Ivan Mrakovcic, 1st Vice Chair of the board, expressed a similar notion.  “In a nutshell, our input is advisory,” he said during a phone interview. “But it’s not binding, with some exceptions.”

These exceptions lie in the board’s main function, advising the State Liquor Association and Taxi Limousine Commission on whether to grant permits in the community.  If these departments don’t comply with the board, there could be backlash from angry board members and residents.  After all, no one knows a community better than its residents.

Other items on the agenda dealt with the moving of a group home and the installation of a speed hump.  For the group home, approval from the city was needed, and a letter of support from the board would certainly help their case.  This is another example of the board’s small power possibly yielding large results.

Letter writing can prove instrumental in the approval or disapproval of a project.
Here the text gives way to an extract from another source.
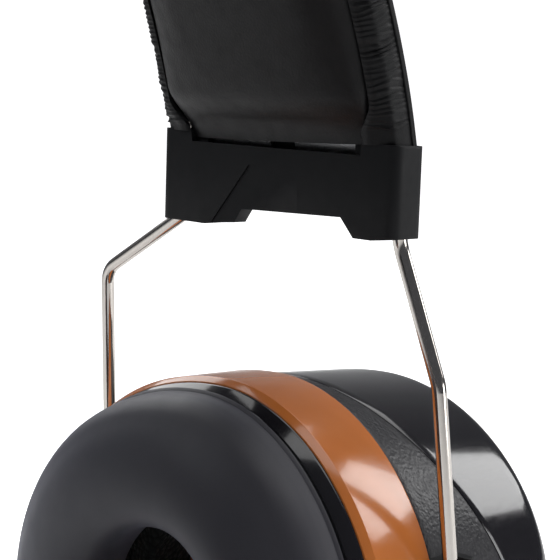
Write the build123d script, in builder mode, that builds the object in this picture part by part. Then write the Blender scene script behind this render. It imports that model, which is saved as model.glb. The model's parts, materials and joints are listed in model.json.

The board pulled together late last year and wrote a letter arguing their case against rezoning proposals.  “Be it resolved that Queens Community Board No. 9 opposes in totality the Citywide Text Amendments Proposed by the New York Chapter of the American Institute of Architects,” the letter read.  Other boards soon followed.

At the meeting, Crawford declared victory over what the board saw as the defeat of these proposals by the AIA.  If approved, these proposals would have rezoned certain parts of the city, which would have been a disaster to community board 9, where historical districts are especially important.

That’s not how the Department of City Planning saw it, however.  “The Department of City Planning did not reject the application, nor did the City Planning Commission hold a public hearing on the application,” said Jennifer Torres, a communications director of the DCP, in an email message.  “In light of concerns raised during the review process, we advised the AIA that it might withdraw its application and that some of the measures needed further examination and consultation with affected communities.”

Much like NYU’s step back, the floodgates are now opened for the AIA to discuss their plans with the boards.  Not so much a defeat, but an obvious middle ground.

Basically, a board is only as strong as its members and its residents, who may start grassroots campaigns and lobbying efforts.  A boards’ true power rests in its ability to start the cycle, which allows the board to transcend into something more powerful.

“If the board could become a vessel or a public forum, then it would work as a rallying point,” Krasner said.  “Whoever serves on it, they become a resource and an arena.  So that works.”

But that function is limited because it requires people to be involved.  “The system only works to the extent that you work in it,” said Crawford.

There are ways around the system however.  If an agency sidesteps the board for a project, it could render it powerless.  Recently, the city planted a new family justice center in Kew Gardens — which probably wouldn’t have been denied anyway — without even mentioning it to the community board.

“A lot of city agencies, they’ll come to us and let us know, but they won’t ask us unless they need our opinion,” Mrakovcic said.

In turn, community boards are a city financed advocacy group, a check to the balance of powers that be.  But sometimes that’s not enough.  So what do boards want?

“Bite,” said Crawford, a lawyer.  “Real teeth,” the power to go after those who go against the board’s advice.

But then the community board might be in over its head.